3. Espíritu de la Tercera Orden. Pero no es nuestro propósito, Venerables Hermanos, insistir en lo que venimos diciendo: lo que nos interesa sobre todo es hacer resaltar el ingenio y el espíritu propio de este instituto, del cual -como antaño- se promete la Iglesia grandes utilidades para el pueblo cristiano en estos tiempos tan enemigos de la virtud y de las creencias. Y a la verdad, nuestro predecesor León XIII de feliz memoria, profundo conocedor de los problemas y circunstancias de su época, a fin de mejor acomodar la disciplina de los Terciarios a los diversos estados de cada individuo, en la Constitución Misericors Dei Filius del año 1883 atemperó con suma prudencia las leyes y reglas de la Tercera Orden «a las presentes circunstancias de la sociedad» mediante el cambio de aquellas reglas «de menor importancia que parecen poco acomodadas a las costumbres modernas». «Y no se piense, dice, que con esto se ha mermado nada a la naturaleza de la Orden, la cual es nuestra voluntad que permanezca íntegra y sin mudanza».
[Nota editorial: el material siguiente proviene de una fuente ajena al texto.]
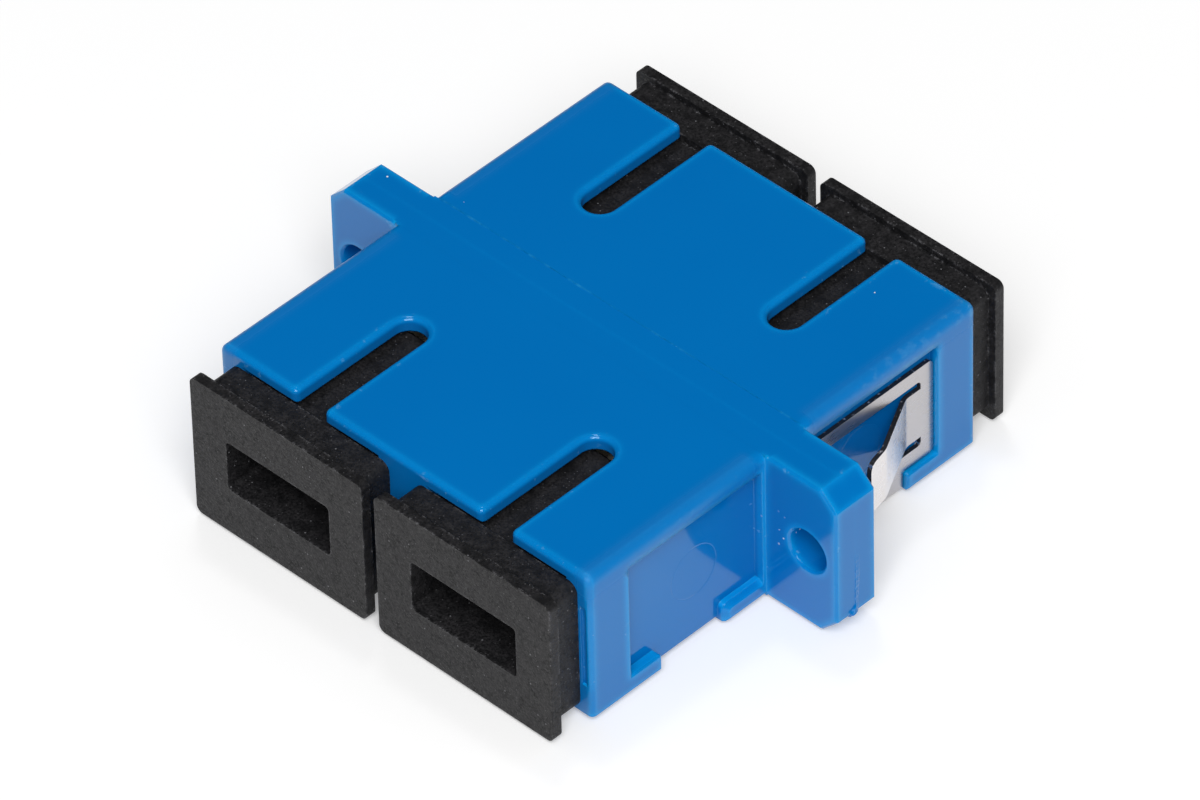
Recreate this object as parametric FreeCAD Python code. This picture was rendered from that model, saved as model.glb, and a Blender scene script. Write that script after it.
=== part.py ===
import FreeCAD, Part
import math
import os

# Duplex SC fibre-optic adapter with a screw flange, a spring clip and four dust caps.
# X runs along the row of ports, Y along the fibres (front ports at -Y), Z is up with the
# key slots on top. The origin is under the middle of the part, on its lowest face.
# All sizes are in millimetres.

# Ports and key slots
port_pitch = 12.7          # between the two fibre channels
port_width = 9.2
port_height = 7.7
port_lead_in = 0.12
slot_width = 1.9
slot_end = 5.8             # weld plane to the round end of the slot
slot_mouth_round = 0.35

# Housing around the ports
side_wall = 1.65
roof_wall = 0.75
half_depth = 13.65         # weld plane to the end face, in each half
side_round = 0.45          # long upper edges of the nose
edge_round = 0.28          # edges around its end face and around the slots
bottom_bevel = 0.15        # lower edges of the nose
end_groove_from = 0.3      # side of the nose to the groove in its end face
end_groove_width = 0.35
end_groove_height = 5.1
end_groove_depth = 0.15

# Flange
flange_half = 1.4          # each half of the housing carries half of the flange
flange_corner = 1.05       # bevel on the four corners
flange_inset = 0.04        # top of the flange, below the top of the nose
flange_drop = 0.08         # bottom of the flange, below the bottom of the nose
flange_bevel = 0.12        # around its outer face
screw_spacing = 30.7
screw_hole = 2.4
screw_hole_bevel = 0.12
screw_edge = 1.95          # screw's axis to the end of the flange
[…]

Por tanto, cualquier cambio llevado a cabo en esta materia es puramente extrínseco y no afecta ni a su espíritu, ni a su naturaleza, que continúa siendo tal cual su santísimo autor quiso que fuera. Y a la verdad, muchísimo habría de contribuir, a nuestro parecer, a la enmienda de las costumbres tanto privadas como públicas el espíritu de la Tercera Orden, empapado como está en la sabiduría evangélica, si de nuevo se reprodujera y multiplicara, tal como cuando Francisco con obras y palabras predicaba el reino de Dios.